Write out the listing exactly as it is given.

- - -

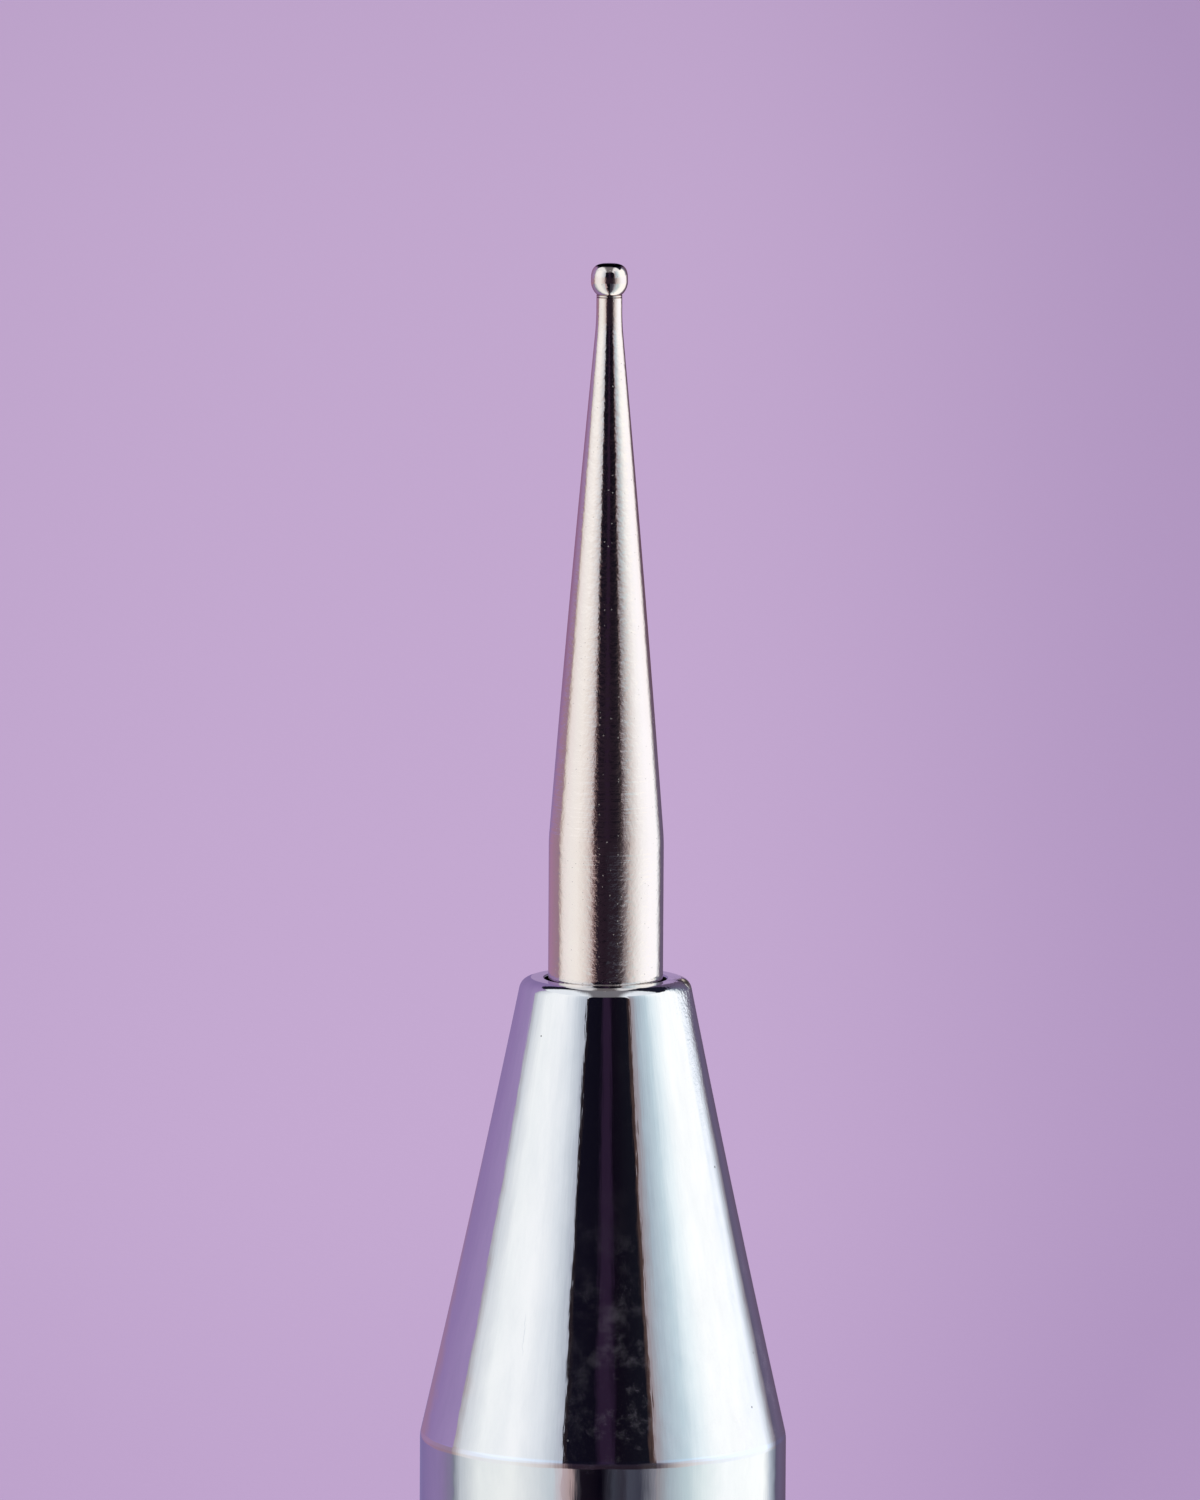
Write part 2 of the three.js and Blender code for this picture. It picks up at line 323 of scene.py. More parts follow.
# Trim rings
# Two aluminium rings, turned and dyed black, trapped at the ends of the barrel.
# They stand a little below the metal on each side, as a dark line round the tool.
RING_RECESS = 0.2
RING_EDGE = 0.06
RING_BORE_RADIUS = 3.2
SKIRT_RADIUS = 4.0
RING_COLOUR = (0.018, 0.018, 0.022, 1)
RING_WORN = (0.05, 0.048, 0.052, 1)


def dyed_aluminium(name):
    """Black dyed aluminium, with turning lines and a slightly greyer bloom."""
    material, tree, shader, place = finish_tree(name)
    rings = noise(tree, round_the_axis(tree, place, 0.8, 14), 1.0, 3.0)
    bloom = noise(tree, place, 1.4, 3.0)
    tree.links.new(blend(tree, bloom, RING_COLOUR, RING_WORN), shader.inputs["Base Color"])
    tree.links.new(math_node(tree, "MULTIPLY_ADD", rings, 0.16, 0.24), shader.inputs["Roughness"])
    tree.links.new(relief(tree, rings, 2.0), shader.inputs["Normal"])
    shader.inputs["Metallic"].default_value = 0.4
    return material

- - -

▶ _Correct response_:
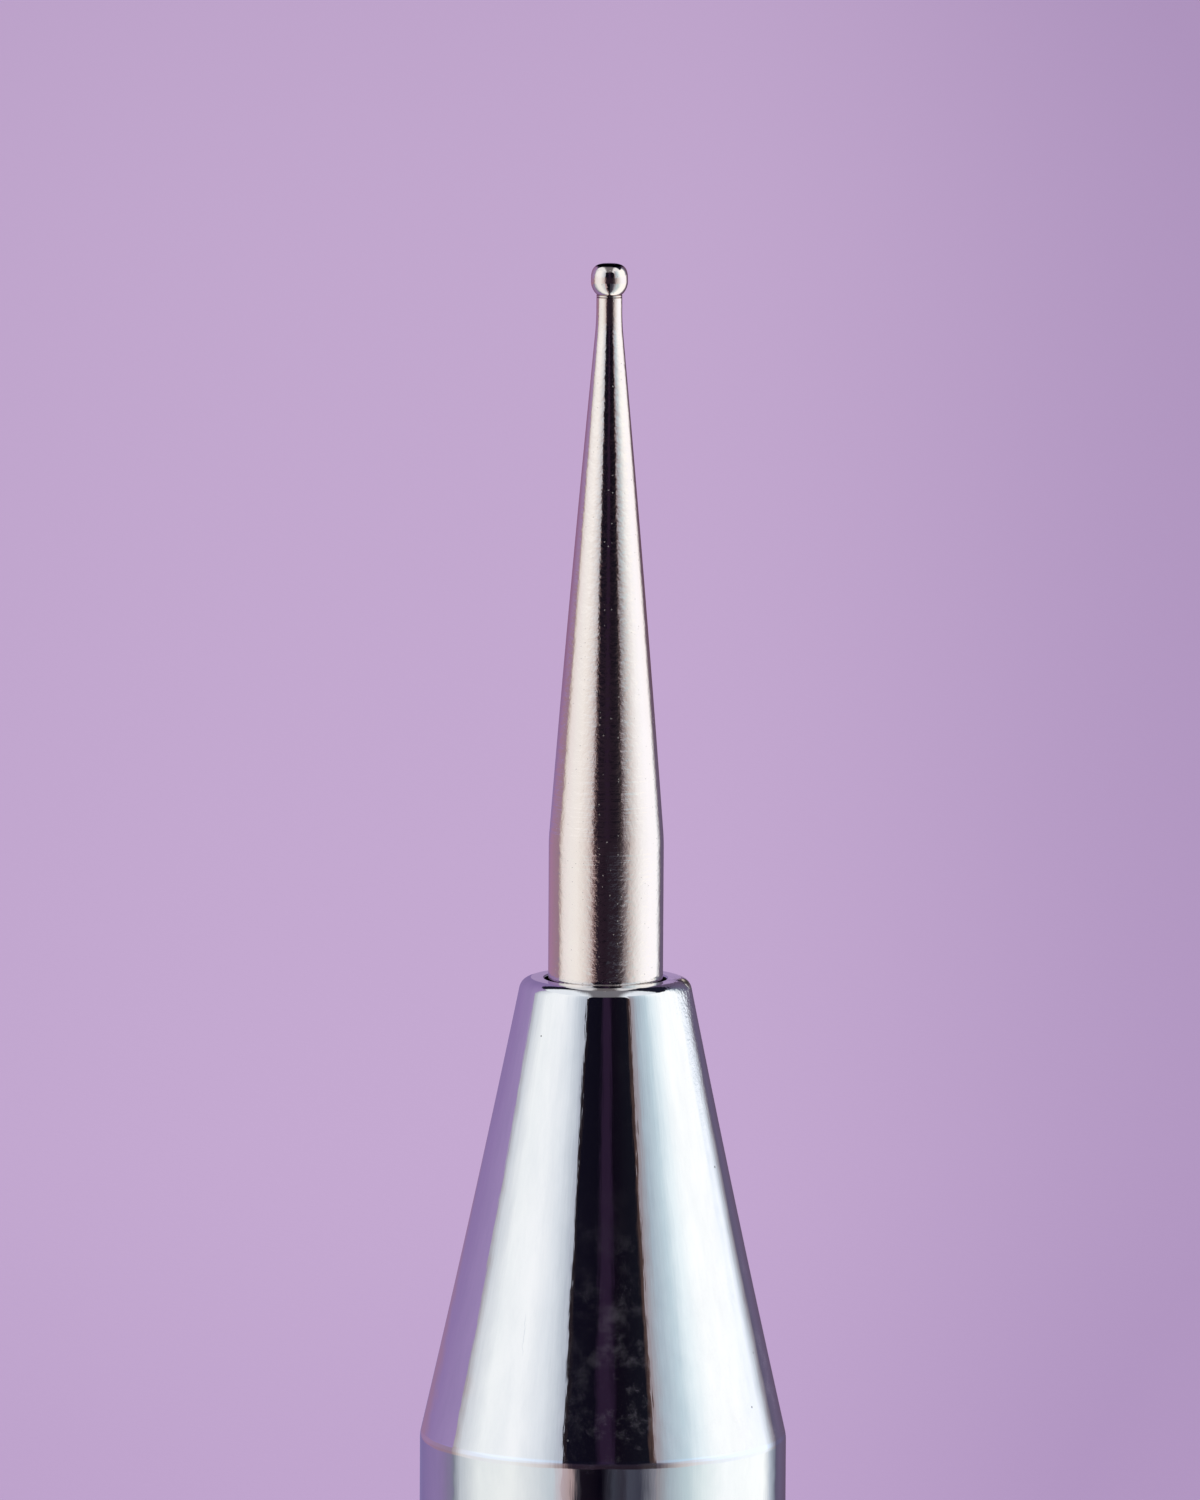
Write part 2 of the three.js and Blender code for this picture. It picks up at line 323 of scene.py. More parts follow.
# Trim rings
# Two aluminium rings, turned and dyed black, trapped at the ends of the barrel.
# They stand a little below the metal on each side, as a dark line round the tool.
RING_RECESS = 0.2
RING_EDGE = 0.06
RING_BORE_RADIUS = 3.2
SKIRT_RADIUS = 4.0
RING_COLOUR = (0.018, 0.018, 0.022, 1)
RING_WORN = (0.05, 0.048, 0.052, 1)


def dyed_aluminium(name):
    """Black dyed aluminium, with turning lines and a slightly greyer bloom."""
    material, tree, shader, place = finish_tree(name)
    rings = noise(tree, round_the_axis(tree, place, 0.8, 14), 1.0, 3.0)
    bloom = noise(tree, place, 1.4, 3.0)
    tree.links.new(blend(tree, bloom, RING_COLOUR, RING_WORN), shader.inputs["Base Color"])
    tree.links.new(math_node(tree, "MULTIPLY_ADD", rings, 0.16, 0.24), shader.inputs["Roughness"])
    tree.links.new(relief(tree, rings, 2.0), shader.inputs["Normal"])
    shader.inputs["Metallic"].default_value = 0.4
    return material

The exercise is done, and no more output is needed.